» Information supplied
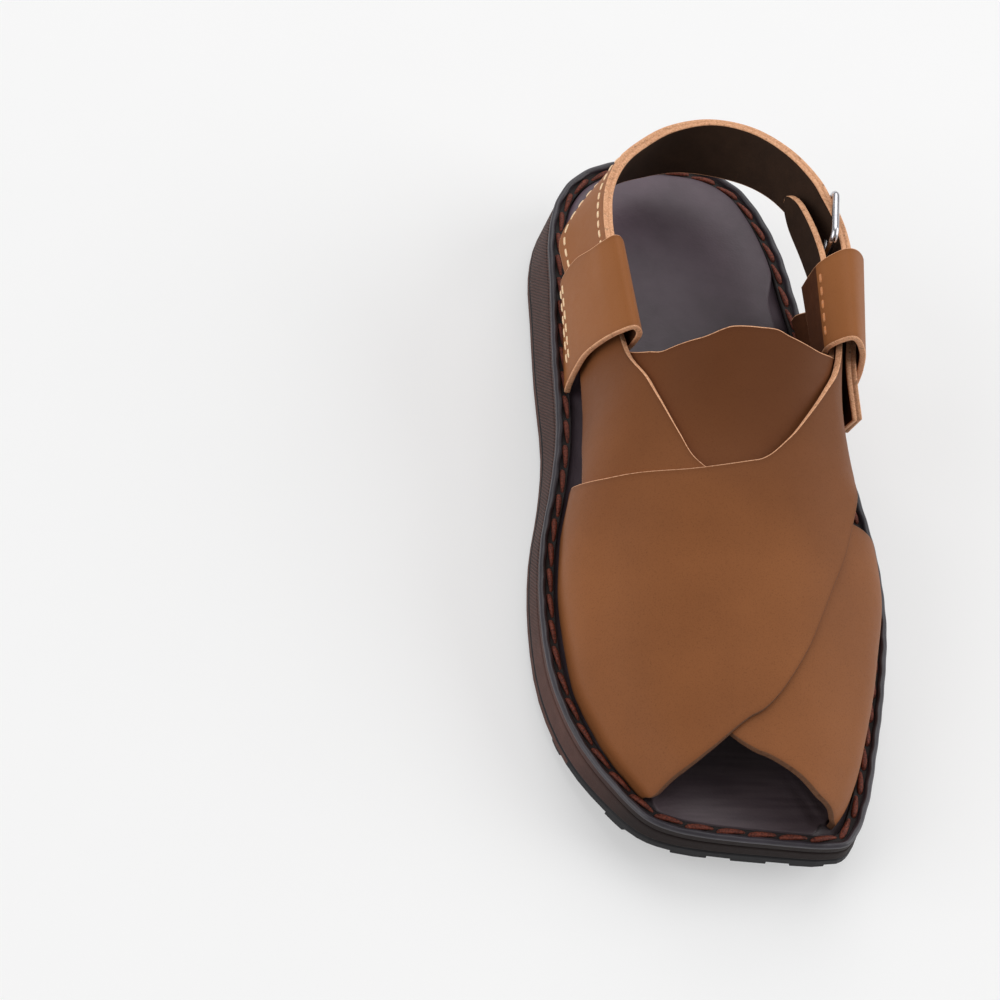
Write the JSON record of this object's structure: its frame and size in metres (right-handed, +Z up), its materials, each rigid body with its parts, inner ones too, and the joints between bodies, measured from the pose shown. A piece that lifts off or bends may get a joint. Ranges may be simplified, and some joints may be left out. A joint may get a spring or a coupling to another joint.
{
  "type": "peshawari chappal",
  "caption": "Open-toed leather sandal with crossing front straps, an inner tongue, a buckled heel strap through folded side loops and a lugged rubber sole.",
  "frame": {"origin": "On the floor, below the middle of the sole's bounding box", "axes": "+Z up from the floor, +Y along the shoe towards the heel (the toe points to -Y), +X to the outer side of the foot, where the buckle is"},
  "size_m": [0.1274, 0.2956, 0.0894],
  "materials": {
    "rubber": "matte moulded",
    "midsole_board": "matte, finely ribbed side",
    "welt_leather": "smooth with a dull shine",
    "insole_leather": "satin, fine grain",
    "tan_leather": "smooth waxed, semi-matte",
    "buckle_metal": "polished"
  },
  "bodies": {
    "root": {"outsole": "rubber", "midsole": "midsole_board", "welt": "welt_leather", "insole": "insole_leather", "upper": "tan_leather", "tongue": "tan_leather", "loop_inner": "tan_leather", "loop_outer": "tan_leather", "heel_strap": "tan_leather", "buckle_guard": "tan_leather", "buckle_frame": "buckle_metal", "buckle_prong": "buckle_metal"}
  },
  "joints": []
}
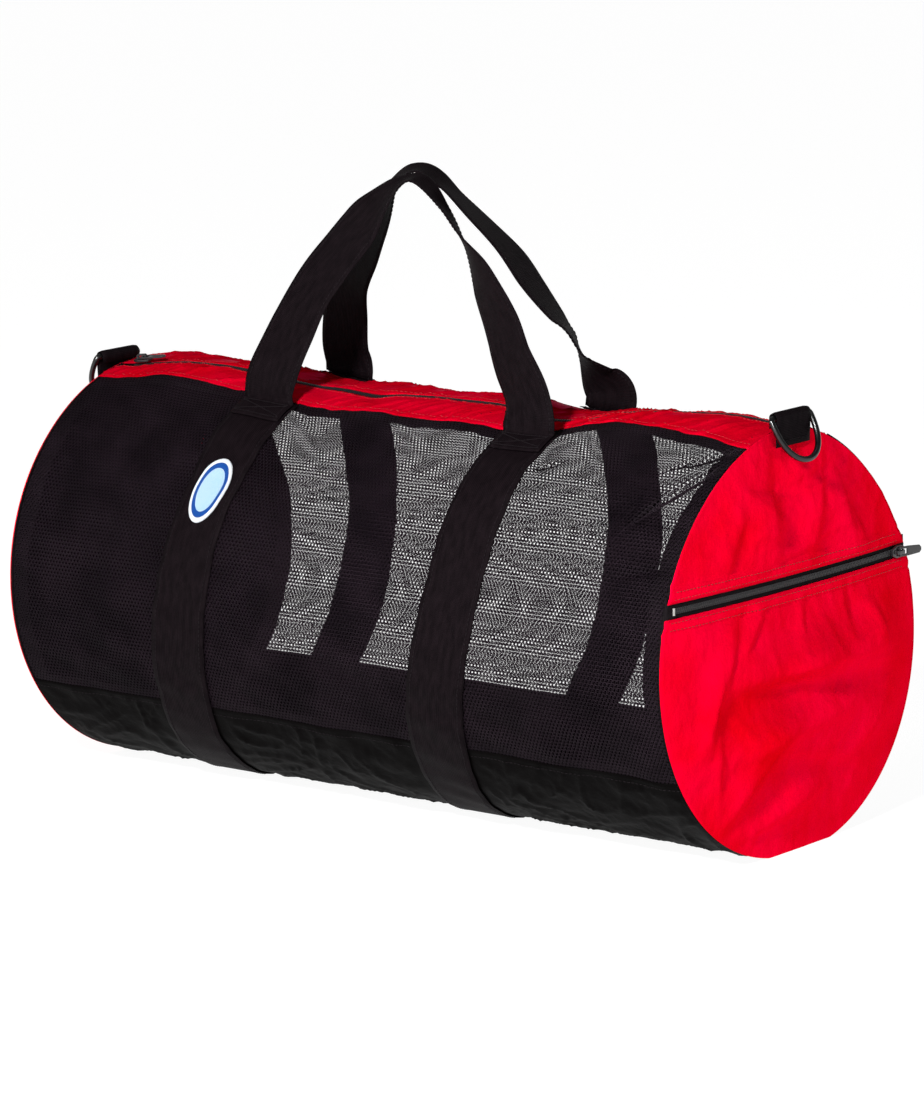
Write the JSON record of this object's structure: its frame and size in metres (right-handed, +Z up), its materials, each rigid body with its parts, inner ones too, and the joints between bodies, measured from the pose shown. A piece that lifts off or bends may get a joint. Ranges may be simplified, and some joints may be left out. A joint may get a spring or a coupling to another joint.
{
  "type": "mesh dive gear bag",
  "caption": "Round soft duffel of black net with red nylon ends and top strips, a nylon bottom, a zipped end pocket, webbing straps with carry loops and rings to clip a sling to.",
  "frame": {"origin": "on the floor, on the flat of the bottom panel under the middle of the bag", "axes": "+X along the bag to the end with the zipped pocket, -Y to the front, +Z up; the bag rests on its bottom as it does when packed"},
  "size_m": [0.809, 0.3906, 0.5845],
  "materials": {
    "red_nylon": "satin",
    "black_net": "open net of fine knitted holes",
    "black_nylon": "matte",
    "webbing": "woven, matte",
    "badge": "embroidered",
    "zip_chain": "satin",
    "zip_hardware": "satin black",
    "d_ring": "gloss"
  },
  "bodies": {
    "bag": {"net_front": "black_net", "net_back": "black_net", "top_strip_front": "red_nylon", "top_strip_back": "red_nylon", "main_zip_tape": "black_nylon", "main_zip_chain": "zip_chain", "bottom_panel": "black_nylon", "strap_left": "webbing", "strap_right": "webbing", "handle_front": "webbing", "handle_back": "webbing", "end_left": "red_nylon", "end_right_upper": "red_nylon", "end_right_pocket": "red_nylon", "pocket_zip_tape": "black_nylon", "pocket_zip_chain": "zip_chain", "seam_binding_left": "black_nylon", "seam_binding_right": "black_nylon", "ring_tab_left": "webbing", "ring_tab_right": "webbing", "main_zip_slider": "zip_hardware", "pocket_zip_slider": "zip_hardware", "oval_badge": "badge"},
    "ring_left": {"d_ring_left": "d_ring"},
    "ring_right": {"d_ring_right": "d_ring"},
    "main_pull": {"main_zip_pull": "zip_hardware"},
    "pocket_pull": {"pocket_zip_pull": "zip_hardware"}
  },
  "joints": [
    {"name": "ring_right_swing", "type": "hinge", "parent": "bag", "child": "ring_right", "pos_m": [0.38275, 0, 0.39241], "axis": [0, -1, 0], "range_deg": [0, 150]},
    {"name": "ring_left_swing", "type": "hinge", "parent": "bag", "child": "ring_left", "pos_m": [-0.38275, -0.03351, 0.38923], "axis": [0, 1, 0], "range_deg": [0, 150]},
    {"name": "main_pull_swing", "type": "hinge", "parent": "bag", "child": "main_pull", "pos_m": [-0.35474, -0.02977, 0.38677], "axis": [0.174, -0.9737, -0.1474], "range_deg": [0, 120]},
    {"name": "pocket_pull_swing", "type": "hinge", "parent": "bag", "child": "pocket_pull", "pos_m": [0.38985, 0.16056, 0.24478], "axis": [0, 0, -1], "range_deg": [0, 130]}
  ]
}
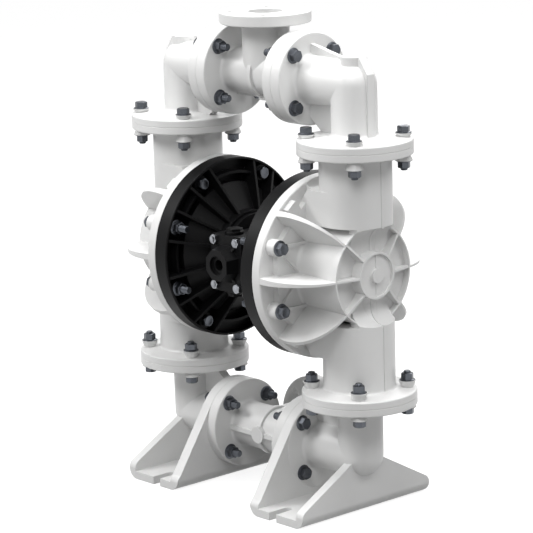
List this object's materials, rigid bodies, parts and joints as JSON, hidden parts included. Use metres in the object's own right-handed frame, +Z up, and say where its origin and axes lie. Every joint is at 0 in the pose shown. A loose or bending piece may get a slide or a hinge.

» The task
Copy out the whole listing exactly.

» Full response
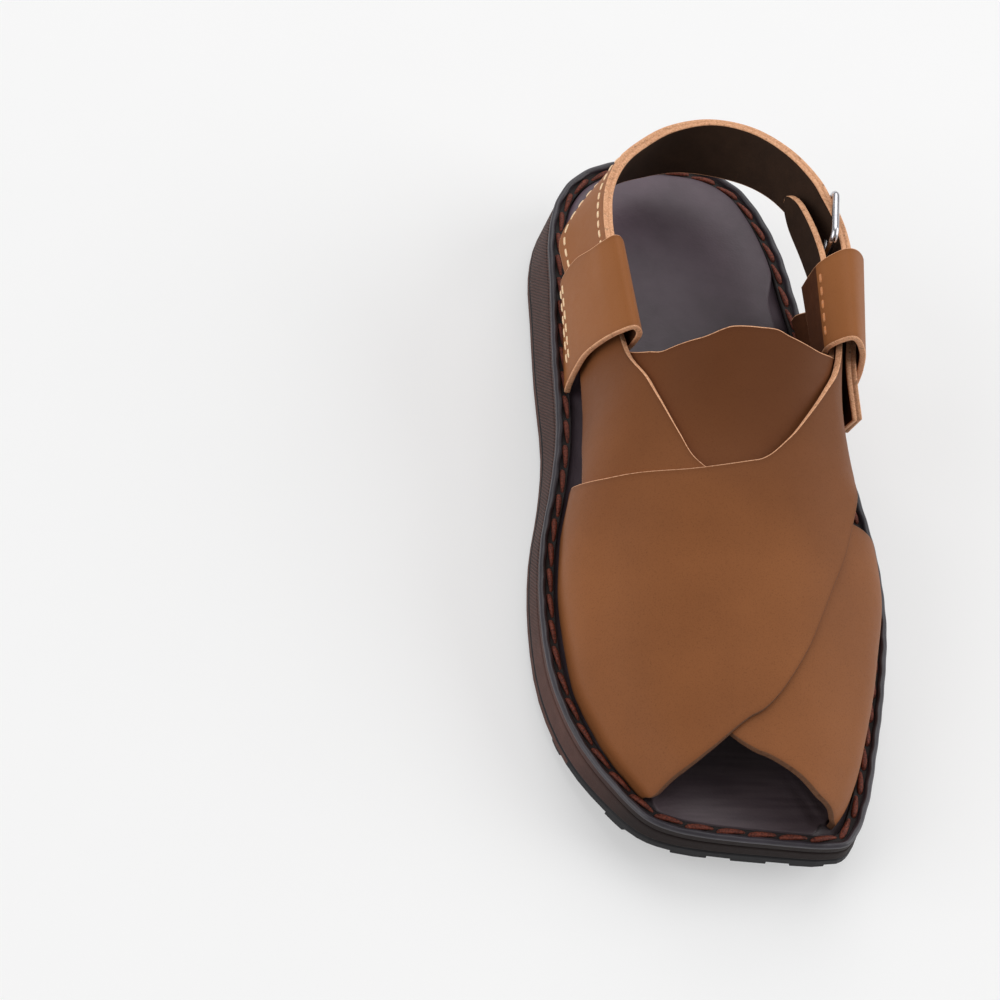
Write the JSON record of this object's structure: its frame and size in metres (right-handed, +Z up), its materials, each rigid body with its parts, inner ones too, and the joints between bodies, measured from the pose shown. A piece that lifts off or bends may get a joint. Ranges may be simplified, and some joints may be left out. A joint may get a spring or a coupling to another joint.
{
  "type": "peshawari chappal",
  "caption": "Open-toed leather sandal with crossing front straps, an inner tongue, a buckled heel strap through folded side loops and a lugged rubber sole.",
  "frame": {"origin": "On the floor, below the middle of the sole's bounding box", "axes": "+Z up from the floor, +Y along the shoe towards the heel (the toe points to -Y), +X to the outer side of the foot, where the buckle is"},
  "size_m": [0.1274, 0.2956, 0.0894],
  "materials": {
    "rubber": "matte moulded",
    "midsole_board": "matte, finely ribbed side",
    "welt_leather": "smooth with a dull shine",
    "insole_leather": "satin, fine grain",
    "tan_leather": "smooth waxed, semi-matte",
    "buckle_metal": "polished"
  },
  "bodies": {
    "root": {"outsole": "rubber", "midsole": "midsole_board", "welt": "welt_leather", "insole": "insole_leather", "upper": "tan_leather", "tongue": "tan_leather", "loop_inner": "tan_leather", "loop_outer": "tan_leather", "heel_strap": "tan_leather", "buckle_guard": "tan_leather", "buckle_frame": "buckle_metal", "buckle_prong": "buckle_metal"}
  },
  "joints": []
}
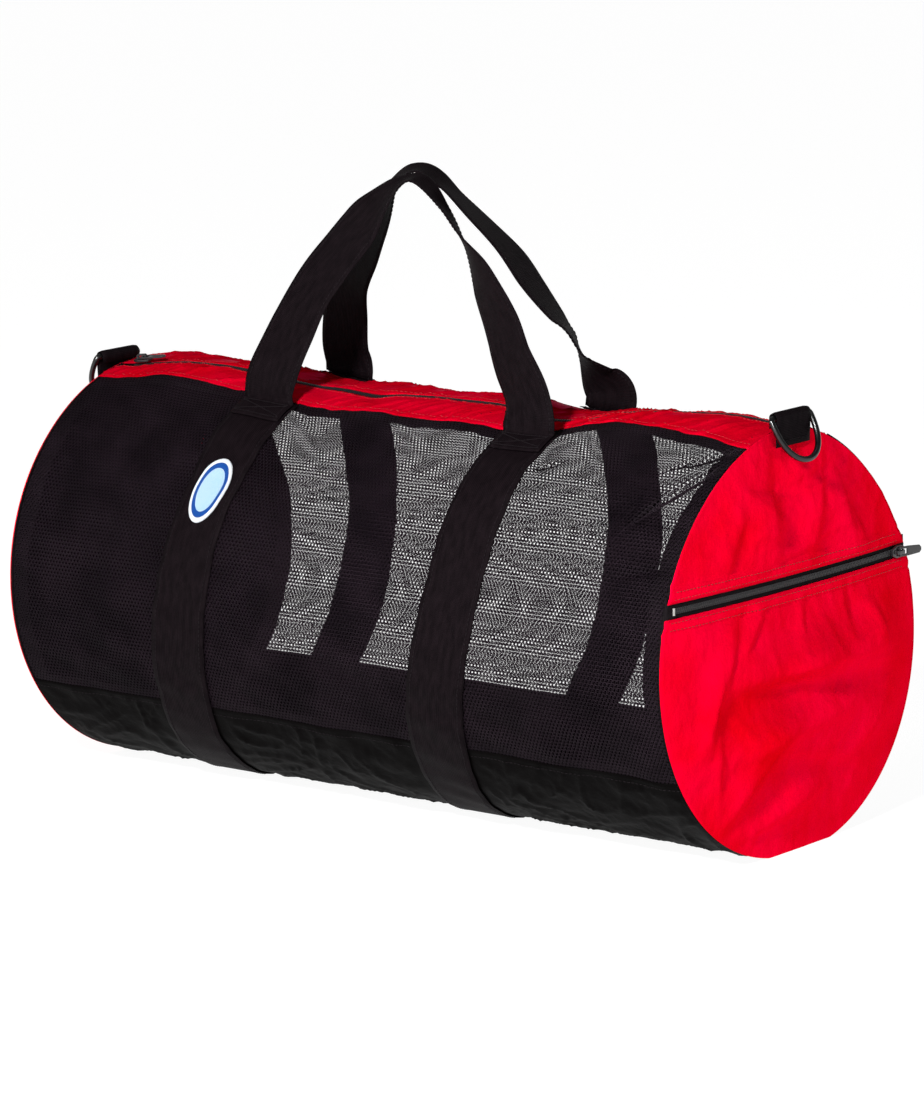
Write the JSON record of this object's structure: its frame and size in metres (right-handed, +Z up), its materials, each rigid body with its parts, inner ones too, and the joints between bodies, measured from the pose shown. A piece that lifts off or bends may get a joint. Ranges may be simplified, and some joints may be left out. A joint may get a spring or a coupling to another joint.
{
  "type": "mesh dive gear bag",
  "caption": "Round soft duffel of black net with red nylon ends and top strips, a nylon bottom, a zipped end pocket, webbing straps with carry loops and rings to clip a sling to.",
  "frame": {"origin": "on the floor, on the flat of the bottom panel under the middle of the bag", "axes": "+X along the bag to the end with the zipped pocket, -Y to the front, +Z up; the bag rests on its bottom as it does when packed"},
  "size_m": [0.809, 0.3906, 0.5845],
  "materials": {
    "red_nylon": "satin",
    "black_net": "open net of fine knitted holes",
    "black_nylon": "matte",
    "webbing": "woven, matte",
    "badge": "embroidered",
    "zip_chain": "satin",
    "zip_hardware": "satin black",
    "d_ring": "gloss"
  },
  "bodies": {
    "bag": {"net_front": "black_net", "net_back": "black_net", "top_strip_front": "red_nylon", "top_strip_back": "red_nylon", "main_zip_tape": "black_nylon", "main_zip_chain": "zip_chain", "bottom_panel": "black_nylon", "strap_left": "webbing", "strap_right": "webbing", "handle_front": "webbing", "handle_back": "webbing", "end_left": "red_nylon", "end_right_upper": "red_nylon", "end_right_pocket": "red_nylon", "pocket_zip_tape": "black_nylon", "pocket_zip_chain": "zip_chain", "seam_binding_left": "black_nylon", "seam_binding_right": "black_nylon", "ring_tab_left": "webbing", "ring_tab_right": "webbing", "main_zip_slider": "zip_hardware", "pocket_zip_slider": "zip_hardware", "oval_badge": "badge"},
    "ring_left": {"d_ring_left": "d_ring"},
    "ring_right": {"d_ring_right": "d_ring"},
    "main_pull": {"main_zip_pull": "zip_hardware"},
    "pocket_pull": {"pocket_zip_pull": "zip_hardware"}
  },
  "joints": [
    {"name": "ring_right_swing", "type": "hinge", "parent": "bag", "child": "ring_right", "pos_m": [0.38275, 0, 0.39241], "axis": [0, -1, 0], "range_deg": [0, 150]},
    {"name": "ring_left_swing", "type": "hinge", "parent": "bag", "child": "ring_left", "pos_m": [-0.38275, -0.03351, 0.38923], "axis": [0, 1, 0], "range_deg": [0, 150]},
    {"name": "main_pull_swing", "type": "hinge", "parent": "bag", "child": "main_pull", "pos_m": [-0.35474, -0.02977, 0.38677], "axis": [0.174, -0.9737, -0.1474], "range_deg": [0, 120]},
    {"name": "pocket_pull_swing", "type": "hinge", "parent": "bag", "child": "pocket_pull", "pos_m": [0.38985, 0.16056, 0.24478], "axis": [0, 0, -1], "range_deg": [0, 130]}
  ]
}
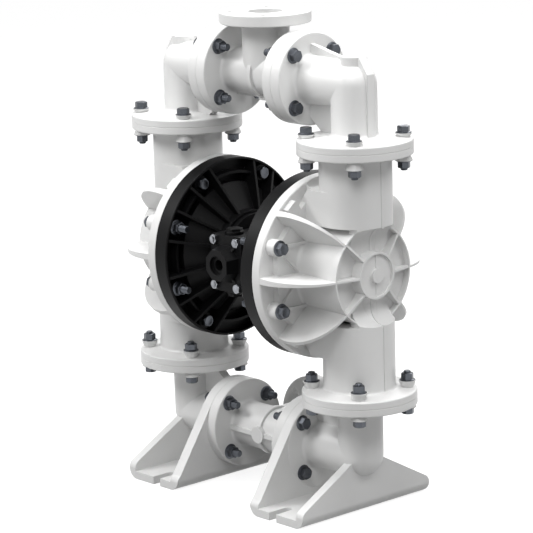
List this object's materials, rigid bodies, parts and joints as JSON, hidden parts included. Use metres in the object's own right-handed frame, +Z up, and say where its origin and axes lie. Every joint is at 0 in the pose shown. A loose or bending piece may get a slide or a hinge.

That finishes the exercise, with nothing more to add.